The great thing about the Appalachian Trail is that you do not need to carry around a tent with you. The trail is situated next to major towns, which will give you the opportunity to get a place to sleep. And if your budget does not permit this, then you can make use of one of the 250 sleeping shelters, which charge nothing.

pacific crest trail2. Pacific Crest Trail

The Pacific Crest Trail will take you all the way from Mexico to Canada, passing through the states of California, Oregon and Washington. This trail will give you great vistas of volcanic peaks. It’s suitable for both beginners as well as experts. You’ve still got to pay attention to some of the wildlife that you are likely to encouter here, such as coyotes, cougars, snakes and lizards. Some of them like to hide in between the many oaks and desert scrubs you are going to find on this trail.

In California, the trail takes you through the Lassen Volcanic National Park. Later on, you’ll find greener lands as you are on your way to Sacramento River. When you get to Oregon, the trail reaches its easiest and shortest bit. You’ll come by Mount Hood, which is the largest volcano in Oregon, which also happens to be active. Then you get to Washington, which takes you to the Canadian border. This bit is harder, as it will provide you with a number of challenges.

The trail is unique in that it offers you so many different kinds of scenery along the way.


3. Sierra High Route

The Sierra High Route is also known as the Roper Route. This trail is around 200 miles and passes through the Sierra Nevada. It’s easy to see where the name comes from. This trail will pass through the John Muir Trail, the Ansel Adams Wilderness, Sequoia-Kings Canyon and Yosemite Park.

Being close to the John Muir Trail, it’s similar. But with its boulder fields, you can also expect it to be a bit more rough and therefore a bit more of a challenge. This trail is generally most suitable for experienced hikers. It would be even better if you’re a mountaineer. Beginning hikers should probably stay away from about November up until May.

If you are visiting this trail early in the season, you are going to have to battle snow, which can potentially give you wet feet if you aren’t wearing waterproof hiking boots. In June and July, you’re going to have dry conditions, but you will also encounter some mosquitoes.

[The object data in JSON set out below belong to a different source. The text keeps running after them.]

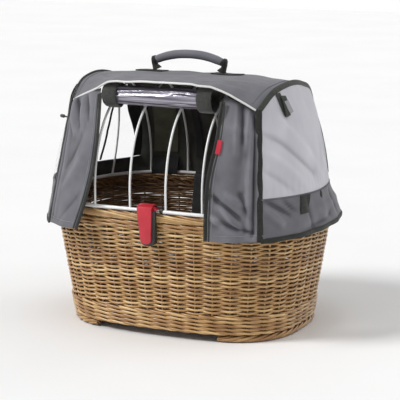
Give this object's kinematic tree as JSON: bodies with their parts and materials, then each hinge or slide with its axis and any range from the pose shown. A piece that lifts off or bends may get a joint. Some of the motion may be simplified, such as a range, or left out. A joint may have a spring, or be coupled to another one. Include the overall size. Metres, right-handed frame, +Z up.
{
  "type": "dog bicycle basket",
  "caption": "Wicker dog carrier for a bicycle rack: oval tub, domed white wire cage, zipped cloth hood with carry handle and front latch.",
  "frame": {"origin": "middle of the bottom of the box round the part, on the ground plane under the feet", "axes": "+X along the long side to the right end, -Y to the doorway and the latch, +Z up"},
  "size_m": [0.4954, 0.3986, 0.4657],
  "materials": {
    "wicker": "varnished willow rods",
    "white_wire": "smooth white plastic coating",
    "grey_cloth": "matt woven nylon",
    "light_cloth": "thin soft cloth",
    "dark_web": "ribbed webbing",
    "black_cloth": "matt tape",
    "olive_lining": "matt lining",
    "window_foil": "clear film, rolled up",
    "reflective_piping": "satin reflective cord",
    "red_plastic": "moulded",
    "red_cloth": "bare woven tab",
    "black_plastic": "moulded"
  },
  "bodies": {
    "basket": {"wicker_wall": "wicker", "rim_border": "wicker", "bottom_wale": "wicker", "wicker_base": "wicker", "foot_border_right": "wicker", "foot_border_left": "wicker", "rack_plate": "black_plastic", "rear_skirt": "grey_cloth", "hinge_strap_right": "black_cloth", "hinge_strap_left": "black_cloth", "latch_base": "black_plastic"},
    "cage": {"ring_wire": "white_wire", "hoop_1": "white_wire", "hoop_2": "white_wire", "hoop_3": "white_wire", "hoop_4": "white_wire", "hoop_5": "white_wire", "hoop_6": "white_wire", "end_hoop_right": "white_wire", "end_hoop_left": "white_wire", "ridge_wire": "white_wire", "roof_panel": "grey_cloth", "back_panel": "grey_cloth", "side_panel_right": "light_cloth", "side_panel_left": "light_cloth", "side_skirt_right": "grey_cloth", "side_skirt_left": "grey_cloth", "arch_binding_right": "dark_web", "arch_binding_left": "dark_web", "corner_binding_right": "dark_web", "corner_binding_left": "dark_web", "hem_binding_right": "dark_web", "hem_binding_left": "dark_web", "roof_piping": "reflective_piping", "back_patch_right": "olive_lining", "back_patch_left": "olive_lining", "back_tape_right": "black_cloth", "back_tape_left": "black_cloth", "anchor_tab_right": "black_cloth", "anchor_tab_left": "black_cloth", "side_strap_right": "dark_web", "side_strap_left": "dark_web", "skirt_tab_right": "dark_web", "skirt_tab_left": "dark_web", "window_roll": "window_foil", "roll_strap_right": "dark_web", "roll_strap_left": "dark_web", "handle_patch_right": "dark_web", "handle_patch_left": "dark_web"},
    "carry_handle": {"handle_end_right": "dark_web", "handle_end_left": "dark_web", "handle_grip": "grey_cloth"},
    "left_flap": {"left_flap": "grey_cloth", "left_flap_zip": "black_cloth"},
    "right_flap": {"right_flap": "grey_cloth", "right_flap_zip": "black_cloth", "flap_tab": "red_cloth"},
    "latch_lever": {"latch_lever": "red_plastic"}
  },
  "joints": [
    {"name": "cage_tip", "type": "hinge", "parent": "basket", "child": "cage", "pos_m": [0, 0.178, 0.2205], "axis": [-1, 0, 0], "range_deg": [0, 90]},
    {"name": "handle_swing", "type": "hinge", "parent": "cage", "child": "carry_handle", "pos_m": [-0.01, 0, 0.4413], "axis": [1, 0, 0], "range_deg": [-80, 80], "stiffness_Nm_per_rad": 0.05},
    {"name": "left_flap_swing", "type": "hinge", "parent": "cage", "child": "left_flap", "pos_m": [-0.17349, -0.12392, 0.379], "axis": [-0.1064, -0.208, -0.9723], "range_deg": [0, 110]},
    {"name": "right_flap_swing", "type": "hinge", "parent": "cage", "child": "right_flap", "pos_m": [0.17349, -0.12392, 0.379], "axis": [-0.1064, 0.208, 0.9723], "range_deg": [0, 110]},
    {"name": "latch_swing", "type": "hinge", "parent": "cage", "child": "latch_lever", "pos_m": [0.003, -0.178, 0.2205], "axis": [-1, 0, 0], "range_deg": [0, 90]}
  ]
}
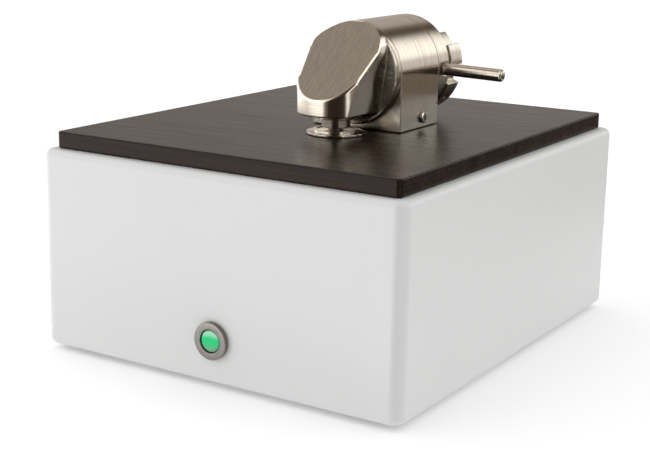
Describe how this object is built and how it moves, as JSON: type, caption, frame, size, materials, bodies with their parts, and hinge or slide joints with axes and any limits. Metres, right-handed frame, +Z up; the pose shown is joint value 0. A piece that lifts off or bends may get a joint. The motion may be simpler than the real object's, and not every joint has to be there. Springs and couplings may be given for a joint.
{
  "type": "infrared spectrometer",
  "caption": "Bench infrared spectrometer: white housing, wood-grain deck with a crystal plate and a swing-over steel sample press, round green push button in front.",
  "frame": {"origin": "on the table, under the middle of the housing", "axes": "+Z up, the front face with the button looks along -Y, the press lever points along +X"},
  "size_m": [0.254, 0.2939, 0.2044],
  "materials": {
    "white_paint": "satin white paint",
    "wood_laminate": "dark brown wood grain, soft gloss",
    "brushed_steel": "brushed stainless steel",
    "polished_steel": "polished steel",
    "button_steel": "fine brushed",
    "green_lens": "translucent green",
    "black_plastic": "matt black",
    "rubber": "matt black rubber",
    "sheet_metal": "zinc plated sheet",
    "cast_aluminium": "milled aluminium",
    "bronze": "sintered bronze",
    "spring_steel": "spring wire",
    "crystal": "polished crystal",
    "mirror_coat": "coated mirror surface",
    "ceramic": "pale ceramic",
    "circuit_board": "green circuit board",
    "copper": "enamelled copper winding",
    "desiccant_plastic": "pale plastic"
  },
  "bodies": {
    "case": {"base_plate": "sheet_metal", "base_screw_1": "polished_steel", "base_screw_2": "polished_steel", "base_screw_3": "polished_steel", "base_screw_4": "polished_steel", "beam_splitter": "crystal", "bench_mount_1": "rubber", "bench_mount_2": "rubber", "bench_mount_3": "rubber", "button_bezel": "button_steel", "button_nut": "polished_steel", "button_switch": "black_plastic", "crystal": "crystal", "crystal_plate": "polished_steel", "data_socket": "polished_steel", "deck_plate": "wood_laminate", "desiccant_cartridge": "desiccant_plastic", "detector": "cast_aluminium", "drive_magnet": "sheet_metal", "fixed_mirror": "mirror_coat", "fold_mirror": "mirror_coat", "foot_front_left": "rubber", "foot_front_right": "rubber", "foot_rear_left": "rubber", "foot_rear_right": "rubber", "front_bush": "bronze", "housing": "white_paint", "ir_source": "ceramic", "main_board": "circuit_board", "module_tray": "cast_aluminium", "optical_bench": "cast_aluminium", "power_inlet": "black_plastic", "press_block": "brushed_steel", "press_screw_1": "polished_steel", "press_screw_2": "polished_steel", "press_screw_3": "polished_steel", "press_screw_4": "polished_steel", "rear_bush": "bronze", "reference_laser": "black_plastic", "side_screw_left": "polished_steel", "side_screw_right": "polished_steel", "source_housing": "cast_aluminium", "splitter_block": "cast_aluminium", "stop_pin": "polished_steel", "transfer_mirrors": "mirror_coat"},
    "button": {"button_lens": "green_lens"},
    "press_arm": {"press_head": "brushed_steel", "press_shaft": "polished_steel", "lever_collar": "brushed_steel", "lever": "polished_steel", "stop_hub": "brushed_steel", "hub_screw": "polished_steel", "hub_set_screw": "polished_steel", "anvil_guide": "polished_steel", "anvil_spring": "spring_steel"},
    "anvil": {"anvil": "polished_steel"},
    "mirror_carriage": {"mirror_carriage": "cast_aluminium", "moving_mirror": "mirror_coat", "drive_coil": "copper"}
  },
  "joints": [
    {"name": "button_press", "type": "slide", "parent": "case", "child": "button", "axis": [0, 1, 0], "range_m": [0, 0.0015], "stiffness_N_per_m": 500, "springref_m": -0.003},
    {"name": "press_swing", "type": "hinge", "parent": "case", "child": "press_arm", "pos_m": [0.0195, 0, 0.1724], "axis": [0, -1, 0], "range_deg": [0, 100]},
    {"name": "anvil_lift", "type": "slide", "parent": "press_arm", "child": "anvil", "axis": [0, 0, 1], "range_m": [0, 0.0025], "stiffness_N_per_m": 4000, "springref_m": -0.003, "deforming": ["anvil_spring"]},
    {"name": "mirror_scan", "type": "slide", "parent": "case", "child": "mirror_carriage", "axis": [1, 0, 0], "range_m": [-0.003, 0.003]}
  ]
}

If you want to experience the wild lands in all their glory bad enough, then pick your favorite time and head on down there.

john muir trail

4. John Muir Trail

The John Muir Trail, which lies close to the Sierra High Route, is about just as long at 211 miles. This trail will provide you with some of the best scenery that the USA has to offer. You will see lots of canyons and granite cliffs here. It will take you from Mount Whitney, south, to the Yosemite Valley, north.

This trail overlaps with another trail on this list, the Pacific Crest Trail, for no less than 160 miles. The best time to hike this one would be in the summer, because that’s when all the snow is gone and your chance of getting your feet wet have dropped to zero.

Should you choose to hike this trail during the winter, then it would serve you well to bring an ice axe, so that you can plow your way through streams filled with snowmelt.

A lot of hikers prefer to hike this trail from north to south. First of all because that way they will acclimatize gradually. Also, the norther section of the trail is rife with resupply points. This way, you can start out lightweight and simply resupply while still up north.

kings peak

5. Kings Peak Trail

Kings Peak is the tallest mountain that the fair state of Utah has to offer. For Utah’s hiking aficionados, this is the most popular trail there is. You start out north and go south, where the elevation gradually increases. You’ll pass the Alligator Lake Trail and later on you’ll encounter Elkhorn Stream.

A few miles further down the road, you’ll find Dollar Lake. This is a place where you can set up your tent and rest for a bit. Once regained some of your energy, you can move on to the North Ridge Route, which is going to take you to Kings Peak himself.

This trail stands out because of the many ways in which you can approach it. You can choose the Yellowstone Creek Trail, the Uinta River Trail, the King-Emmons Ridge Trail or the standard route.

Like most trails, this trail is best visited in summer, when the snow is melted and you don’t require warm, waterproof hiking gear. But if snow hiking is your thing, then you might opt to visit in the winter.